I am working on transferring old content from a website, written in some old HTML, to their new WordPress site. I am using Python to do this. I am trying to
- get the content from the old HTML pages using urllib.request
- Use a regular expression to grab the text of HTML
<p>
elements that have classes that identify them as the body of the text - use XML-RPC methods to upload the content to the new WordPress site.
I'm ok with #1 and #3. The problem I am having is with #2, writing the regular expression to capture the content.
The content is in paragraphs that have varying format. Below are two representative examples of two paragraphs that I am trying to extract their content using a regular expression.
Paragraph #1
<p class=bodyDC style='text-indent:12.0pt'><span style='font-size:14.0pt;
mso-bidi-font-size:10.0pt'>We have no need to fear the future." So said
bishop-elect H. George Anderson at a news conference immediately following his election as
bishop of the Evangelical Lutheran Church in America. "[The
future] belongs to God, untouched by human hands." At the beginning of a
new ministry of leadership and pastoral oversight, such words from a bishop are
obviously designed to project confidence and a profound sense of trust in the
mission of the Church. They are words designed to inspire and empower the
people of God for ministry.<o:p></o:p></span></p>
Paragraph #2
<p class=BODY><span style='font-size:14.0pt;mso-bidi-font-size:10.0pt'>Ages
ago, another prophet of the people stood at his station and peered into the
future. The<span style="mso-spacerun: yes"> </span>prophet Habakkuk poised on
the rampart, scanned the horizon for the approaching enemy he knew was coming.
As he waited, Habakkuk prayed to God asking why God was unresponsive to all
this violence and destruction. In Habakkuk chapter 2 the prophet records God's
answer to his questions about the future. God says to the fearful one, "For
there is still a vision for the appointed time;… If it seems to tarry, wait for
it; it will surely come, it will not delay…the righteous live by faith"

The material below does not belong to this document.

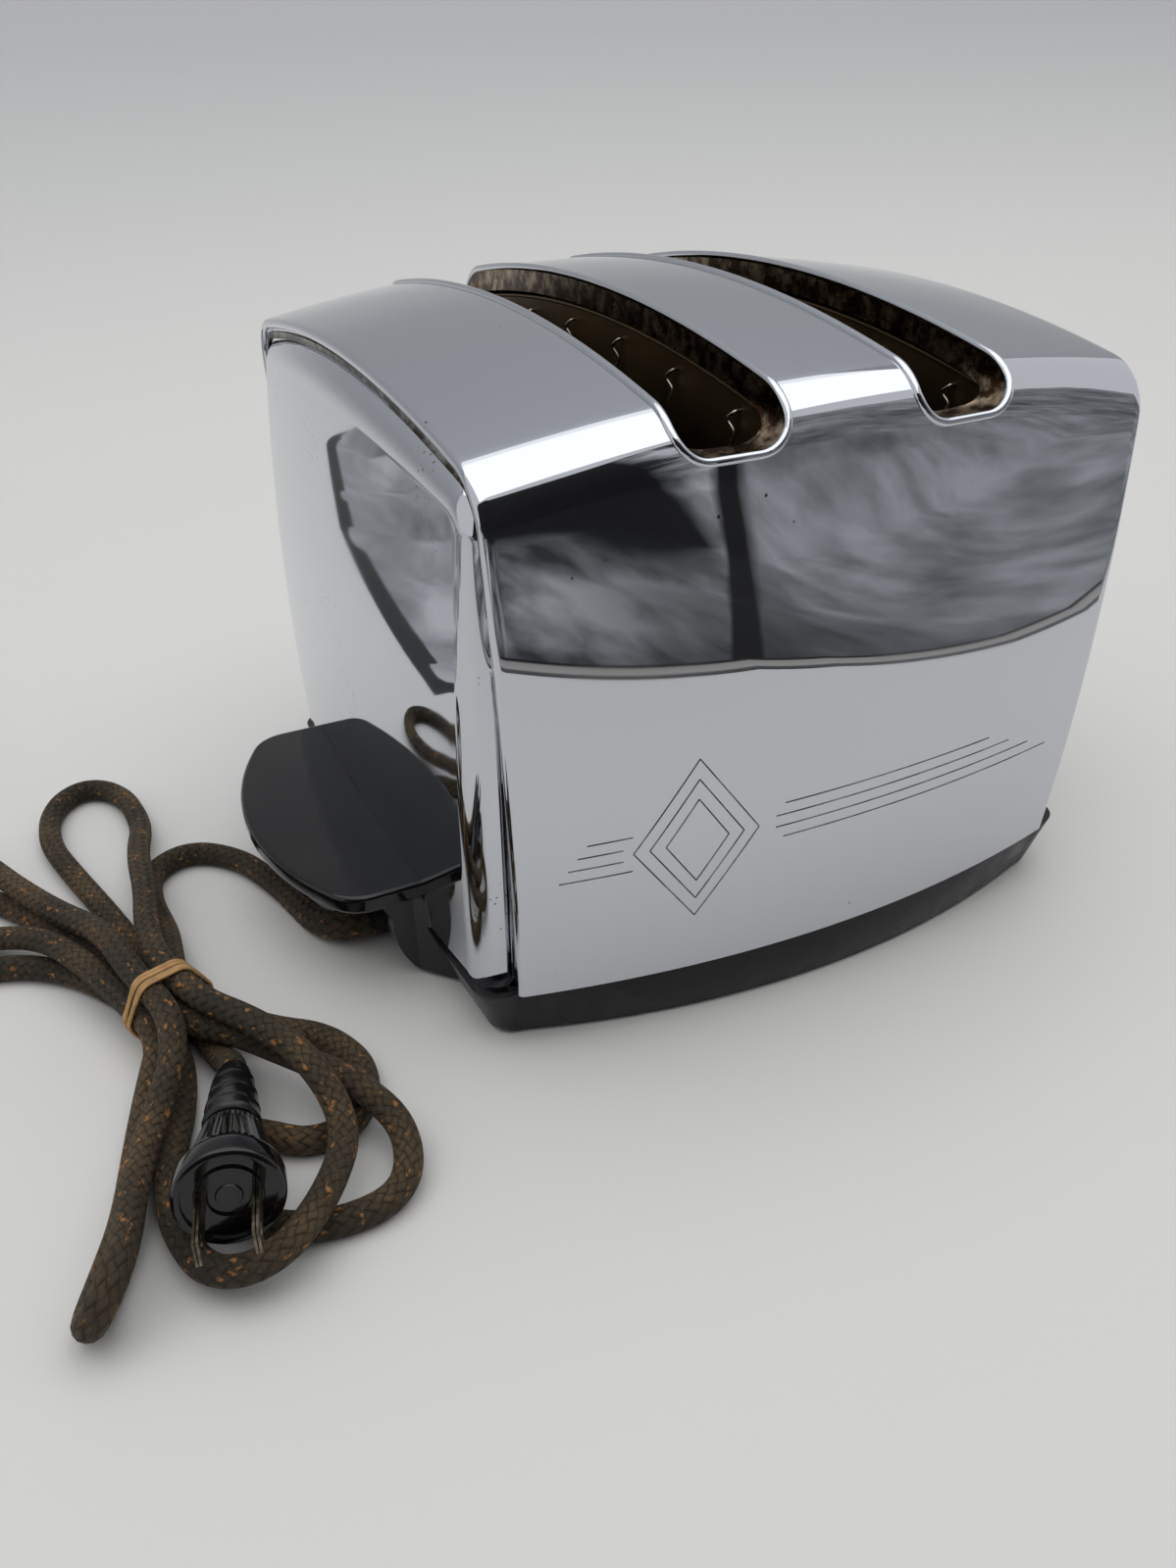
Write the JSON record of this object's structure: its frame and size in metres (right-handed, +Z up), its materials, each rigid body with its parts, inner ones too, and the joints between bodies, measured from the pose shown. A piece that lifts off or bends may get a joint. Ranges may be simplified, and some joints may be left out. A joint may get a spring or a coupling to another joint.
{
  "type": "pop-up toaster",
  "caption": "Vintage two-slot chrome toaster with black base and end handles, a braided lead gathered by a band, and its plug.",
  "frame": {"origin": "middle of the footprint on the standing surface", "axes": "+X along the length towards the lever end, -X the cord end, -Y the engraved front, +Z up"},
  "size_m": [0.4189, 0.2657, 0.1844],
  "materials": {
    "chrome": "mirror, lightly pitted and stained at the slots",
    "chrome_panel": "mirror with fine pitting at the edges",
    "black_phenolic": "glossy black moulding",
    "black_base": "satin black moulding",
    "plated_steel": "plain zinc plated sheet",
    "heat_brown": "steel sheet tinted bronze brown by heat",
    "mica": "pressed mica sheet",
    "element": "flat heating ribbon",
    "ceramic_block": "unglazed",
    "screw_steel": "plain",
    "black_rubber": "dull",
    "tan_rubber": "soft tan band",
    "cord_braid": "brown and olive braid with tan flecks",
    "tape": "black cloth tape",
    "brass": "tarnished",
    "spring_steel": "drawn wire"
  },
  "bodies": {
    "housing": {"body_shell": "chrome", "end_panel_left": "chrome_panel", "end_panel_right": "chrome_panel", "base": "black_base", "handle_left": "black_phenolic", "handle_right": "black_phenolic", "handle_screws": "screw_steel", "base_screws": "screw_steel", "strain_relief": "black_rubber", "bottom_plate": "plated_steel", "tray_hinge_pin": "spring_steel", "rubber_feet": "black_rubber", "chassis_left": "plated_steel", "chassis_right": "plated_steel", "shield_front": "plated_steel", "shield_back": "plated_steel", "center_baffle": "plated_steel", "guard_left_inner": "heat_brown", "guard_left_outer": "heat_brown", "guard_right_inner": "heat_brown", "guard_right_outer": "heat_brown", "guide_wires_left_inner": "heat_brown", "guide_wires_left_outer": "heat_brown", "guide_wires_right_inner": "heat_brown", "guide_wires_right_outer": "heat_brown", "heater_card_left_inner": "mica", "heater_card_left_outer": "mica", "heater_card_right_inner": "mica", "heater_card_right_outer": "mica", "heater_ribbon_left_inner": "element", "heater_ribbon_left_outer": "element", "heater_ribbon_right_inner": "element", "heater_ribbon_right_outer": "element", "guide_rod": "spring_steel", "rod_bracket": "plated_steel", "lift_spring": "spring_steel", "latch_pin": "spring_steel", "bimetal_bracket": "plated_steel", "bimetal_strip": "brass", "browning_post": "spring_steel", "contact_switch": "ceramic_block", "switch_contacts": "brass", "terminal_block": "ceramic_block", "terminal_screws": "brass", "inner_leads": "cord_braid", "power_cord": "cord_braid", "rubber_band": "tan_rubber", "plug_tape": "tape", "plug_body": "black_rubber", "plug_blades": "brass"},
    "lift": {"lift_carriage": "plated_steel", "bread_rack_left": "heat_brown", "bread_rack_right": "heat_brown", "lift_lever": "plated_steel", "lift_knob": "black_phenolic"},
    "latch_arm": {"latch": "plated_steel"},
    "browning": {"browning_lever": "plated_steel", "browning_knob": "black_phenolic"},
    "tray": {"crumb_tray": "plated_steel"}
  },
  "joints": [
    {"name": "lift_slide", "type": "slide", "parent": "housing", "child": "lift", "axis": [0, 0, -1], "range_m": [0, 0.06], "stiffness_N_per_m": 60, "springref_m": -0.05, "deforming": ["lift_spring"]},
    {"name": "latch_hinge", "type": "hinge", "parent": "housing", "child": "latch_arm", "pos_m": [0.074, -0.041, 0.024], "axis": [-1, 0, 0], "range_deg": [0, 10]},
    {"name": "browning_hinge", "type": "hinge", "parent": "housing", "child": "browning", "pos_m": [0.084, 0, 0.046], "axis": [0, 0, 1], "range_deg": [-20, 20]},
    {"name": "tray_hinge", "type": "hinge", "parent": "housing", "child": "tray", "pos_m": [0, 0.061, 0.003], "axis": [1, 0, 0], "range_deg": [0, 90]}
  ]
}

(2:3-4).<o:p></o:p></span></p>
Ideally my regular expression would identify content paragraphs by their class of BODY or bodyDC. Once it has identified a paragraph containing text content, it would ignore all the HTML elements preceding and following the text content, and simply grab the text content.
The regular expression I have so far is still a work in progress:
post_content_re = re.compile(r'<p class=(body\w*)(.*?>)(<.*?>)*([a-z])', re.IGNORECASE)

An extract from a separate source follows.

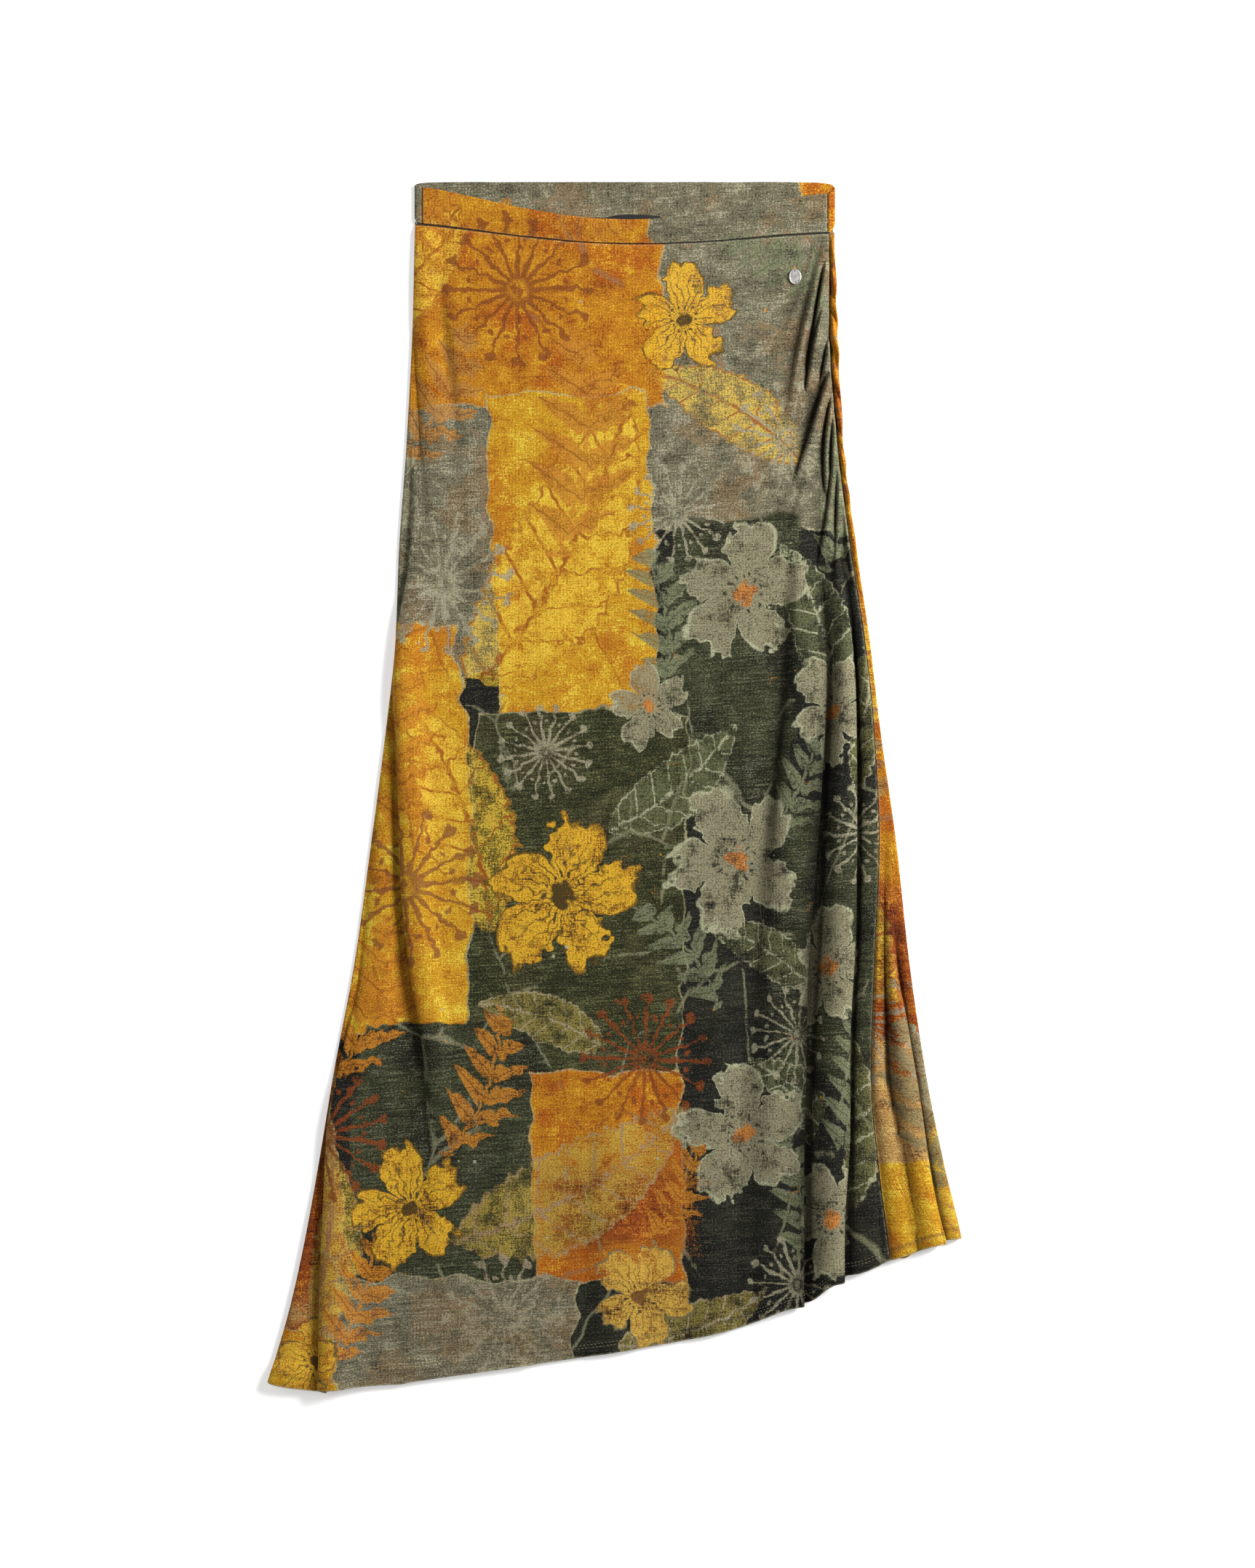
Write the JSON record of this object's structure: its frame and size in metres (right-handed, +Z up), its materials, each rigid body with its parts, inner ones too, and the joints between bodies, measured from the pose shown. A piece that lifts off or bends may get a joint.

My explanation for my regular expression parts:
class=(body\w*)
should match either BODY or bodyDC, but it doesn't, it only matches BODY, and I don't know why
(.*?>)
match the remaining attributes in the paragraph element
(<.*?>)*
match 0 or more html elements enclosed in <> after the paragraph element
([a-z])
The content I am trying to get would be after any HTML elements. Right now I'm just testing for one letter, not the full paragraph text, because I'm still testing.

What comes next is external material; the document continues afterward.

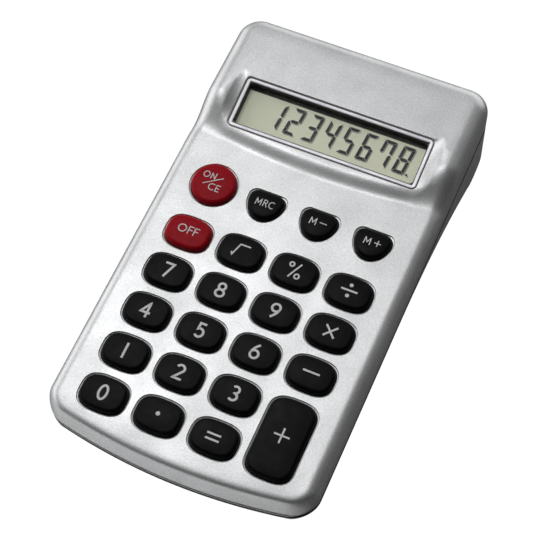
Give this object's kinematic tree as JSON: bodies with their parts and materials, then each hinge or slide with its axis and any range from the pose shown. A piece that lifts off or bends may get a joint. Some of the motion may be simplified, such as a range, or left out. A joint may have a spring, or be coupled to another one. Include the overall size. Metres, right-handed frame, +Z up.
{
  "type": "desk calculator",
  "caption": "Pocket-size desk calculator: wedge case in silver, raised display head with a segment display, grid of barrel-shaped keys, battery door at the back.",
  "frame": {"origin": "on the table, under the middle of the case's length and width", "axes": "+X to the user's right, +Y away from the user towards the display, +Z up"},
  "size_m": [0.0704, 0.1258, 0.0286],
  "materials": {
    "silver_paint": "silver metallic paint on ABS, satin with a fine grain",
    "bright_bezel": "bright satin silver plastic",
    "black_key": "soft-sheen black plastic with pale printed symbols",
    "red_key": "soft-sheen red plastic with pale printed symbols",
    "clear_window": "clear acrylic",
    "lcd_glass": "grey-green liquid crystal glass",
    "silicone": "moulded silicone",
    "board_green": "green solder mask",
    "black_plastic": "black plastic",
    "connector_rubber": "layered conductive rubber",
    "foot_rubber": "matt black rubber",
    "steel": "zinc-plated steel",
    "cell_jacket": "printed film sleeve",
    "red_insulation": "red vinyl insulation",
    "black_insulation": "black vinyl insulation"
  },
  "bodies": {
    "case": {"upper_case": "silver_paint", "lower_case": "silver_paint", "display_bezel": "bright_bezel", "display_window": "clear_window", "lcd_panel": "lcd_glass", "lcd_retainer": "black_plastic", "dome_mat": "silicone", "circuit_board": "board_green", "processor_chip": "black_plastic", "capacitor": "black_plastic", "display_connector": "connector_rubber", "case_screw_1": "steel", "case_screw_2": "steel", "case_screw_3": "steel", "case_screw_4": "steel", "board_screw_1": "steel", "board_screw_2": "steel", "battery_cell": "cell_jacket", "positive_contact": "steel", "negative_contact": "steel", "battery_spring": "steel", "battery_lead_positive": "red_insulation", "battery_lead_negative": "black_insulation", "foot_front_left": "foot_rubber", "foot_front_right": "foot_rubber", "foot_rear_left": "foot_rubber", "foot_rear_right": "foot_rubber"},
    "key_0": {"key_0": "black_key"},
    "key_decimal": {"key_decimal": "black_key"},
    "key_equals": {"key_equals": "black_key"},
    "key_plus": {"key_plus": "black_key"},
    "key_1": {"key_1": "black_key"},
    "key_2": {"key_2": "black_key"},
    "key_3": {"key_3": "black_key"},
    "key_4": {"key_4": "black_key"},
    "key_5": {"key_5": "black_key"},
    "key_6": {"key_6": "black_key"},
    "key_minus": {"key_minus": "black_key"},
    "key_7": {"key_7": "black_key"},
    "key_8": {"key_8": "black_key"},
    "key_9": {"key_9": "black_key"},
    "key_multiply": {"key_multiply": "black_key"},
    "key_off": {"key_off": "red_key"},
    "key_sqrt": {"key_sqrt": "black_key"},
    "key_percent": {"key_percent": "black_key"},
    "key_divide": {"key_divide": "black_key"},
    "key_on_clear": {"key_on_clear": "red_key"},
    "key_memory_recall": {"key_memory_recall": "black_key"},
    "key_memory_minus": {"key_memory_minus": "black_key"},
    "key_memory_plus": {"key_memory_plus": "black_key"},
    "battery_door": {"battery_door": "silver_paint"}
  },
  "joints": [
    {"name": "press_0", "type": "slide", "parent": "case", "child": "key_0", "axis": [0, -0.1323, 0.9912], "range_m": [-0.0012, 0], "stiffness_N_per_m": 500, "springref_m": 0.0005, "deforming": ["dome_mat"]},
    {"name": "press_decimal", "type": "slide", "parent": "case", "child": "key_decimal", "axis": [0, -0.1323, 0.9912], "range_m": [-0.0012, 0], "stiffness_N_per_m": 500, "springref_m": 0.0005, "deforming": ["dome_mat"]},
    {"name": "press_equals", "type": "slide", "parent": "case", "child": "key_equals", "axis": [0, -0.1323, 0.9912], "range_m": [-0.0012, 0], "stiffness_N_per_m": 500, "springref_m": 0.0005, "deforming": ["dome_mat"]},
    {"name": "press_plus", "type": "slide", "parent": "case", "child": "key_plus", "axis": [0, -0.1323, 0.9912], "range_m": [-0.0012, 0], "stiffness_N_per_m": 500, "springref_m": 0.0005, "deforming": ["dome_mat"]},
    {"name": "press_1", "type": "slide", "parent": "case", "child": "key_1", "axis": [0, -0.1323, 0.9912], "range_m": [-0.0012, 0], "stiffness_N_per_m": 500, "springref_m": 0.0005, "deforming": ["dome_mat"]},
    {"name": "press_2", "type": "slide", "parent": "case", "child": "key_2", "axis": [0, -0.1323, 0.9912], "range_m": [-0.0012, 0], "stiffness_N_per_m": 500, "springref_m": 0.0005, "deforming": ["dome_mat"]},
    {"name": "press_3", "type": "slide", "parent": "case", "child": "key_3", "axis": [0, -0.1323, 0.9912], "range_m": [-0.0012, 0], "stiffness_N_per_m": 500, "springref_m": 0.0005, "deforming": ["dome_mat"]},
    {"name": "press_4", "type": "slide", "parent": "case", "child": "key_4", "axis": [0, -0.1323, 0.9912], "range_m": [-0.0012, 0], "stiffness_N_per_m": 500, "springref_m": 0.0005, "deforming": ["dome_mat"]},
    {"name": "press_5", "type": "slide", "parent": "case", "child": "key_5", "axis": [0, -0.1323, 0.9912], "range_m": [-0.0012, 0], "stiffness_N_per_m": 500, "springref_m": 0.0005, "deforming": ["dome_mat"]},
    {"name": "press_6", "type": "slide", "parent": "case", "child": "key_6", "axis": [0, -0.1323, 0.9912], "range_m": [-0.0012, 0], "stiffness_N_per_m": 500, "springref_m": 0.0005, "deforming": ["dome_mat"]},
    {"name": "press_minus", "type": "slide", "parent": "case", "child": "key_minus", "axis": [0, -0.1323, 0.9912], "range_m": [-0.0012, 0], "stiffness_N_per_m": 500, "springref_m": 0.0005, "deforming": ["dome_mat"]},
    {"name": "press_7", "type": "slide", "parent": "case", "child": "key_7", "axis": [0, -0.1323, 0.9912], "range_m": [-0.0012, 0], "stiffness_N_per_m": 500, "springref_m": 0.0005, "deforming": ["dome_mat"]},
    {"name": "press_8", "type": "slide", "parent": "case", "child": "key_8", "axis": [0, -0.1323, 0.9912], "range_m": [-0.0012, 0], "stiffness_N_per_m": 500, "springref_m": 0.0005, "deforming": ["dome_mat"]},
    {"name": "press_9", "type": "slide", "parent": "case", "child": "key_9", "axis": [0, -0.1323, 0.9912], "range_m": [-0.0012, 0], "stiffness_N_per_m": 500, "springref_m": 0.0005, "deforming": ["dome_mat"]},
    {"name": "press_multiply", "type": "slide", "parent": "case", "child": "key_multiply", "axis": [0, -0.1323, 0.9912], "range_m": [-0.0012, 0], "stiffness_N_per_m": 500, "springref_m": 0.0005, "deforming": ["dome_mat"]},
    {"name": "press_off", "type": "slide", "parent": "case", "child": "key_off", "axis": [0, -0.1323, 0.9912], "range_m": [-0.0012, 0], "stiffness_N_per_m": 500, "springref_m": 0.0005, "deforming": ["dome_mat"]},
    {"name": "press_sqrt", "type": "slide", "parent": "case", "child": "key_sqrt", "axis": [0, -0.1323, 0.9912], "range_m": [-0.0012, 0], "stiffness_N_per_m": 500, "springref_m": 0.0005, "deforming": ["dome_mat"]},
    {"name": "press_percent", "type": "slide", "parent": "case", "child": "key_percent", "axis": [0, -0.1323, 0.9912], "range_m": [-0.0012, 0], "stiffness_N_per_m": 500, "springref_m": 0.0005, "deforming": ["dome_mat"]},
    {"name": "press_divide", "type": "slide", "parent": "case", "child": "key_divide", "axis": [0, -0.1323, 0.9912], "range_m": [-0.0012, 0], "stiffness_N_per_m": 500, "springref_m": 0.0005, "deforming": ["dome_mat"]},
    {"name": "press_on_clear", "type": "slide", "parent": "case", "child": "key_on_clear", "axis": [0, -0.1323, 0.9912], "range_m": [-0.0012, 0], "stiffness_N_per_m": 500, "springref_m": 0.0005, "deforming": ["dome_mat"]},
    {"name": "press_memory_recall", "type": "slide", "parent": "case", "child": "key_memory_recall", "axis": [0, -0.1323, 0.9912], "range_m": [-0.0012, 0], "stiffness_N_per_m": 500, "springref_m": 0.0005, "deforming": ["dome_mat"]},
    {"name": "press_memory_minus", "type": "slide", "parent": "case", "child": "key_memory_minus", "axis": [0, -0.1323, 0.9912], "range_m": [-0.0012, 0], "stiffness_N_per_m": 500, "springref_m": 0.0005, "deforming": ["dome_mat"]},
    {"name": "press_memory_plus", "type": "slide", "parent": "case", "child": "key_memory_plus", "axis": [0, -0.1323, 0.9912], "range_m": [-0.0012, 0], "stiffness_N_per_m": 500, "springref_m": 0.0005, "deforming": ["dome_mat"]},
    {"name": "door_slide", "type": "slide", "parent": "case", "child": "battery_door", "axis": [0, 0.9432, -0.3322], "range_m": [0, 0.012]}
  ]
}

The matches I am getting all look like this:
BODY
- but I expectedBODY
orbodyDC
>
- this is the closing > of the p element with class BODY<span style='font-size:14.0pt;mso-bidi-font-size:10.0pt'>
- this is the span element after the P elementA
- this is the first letter after the span element
So essentially, my RE is matching paragraphs like Paragraph #2 above, but not like Paragraph #1. I'm not sure why, and I'm stuck.
Thank you for any help.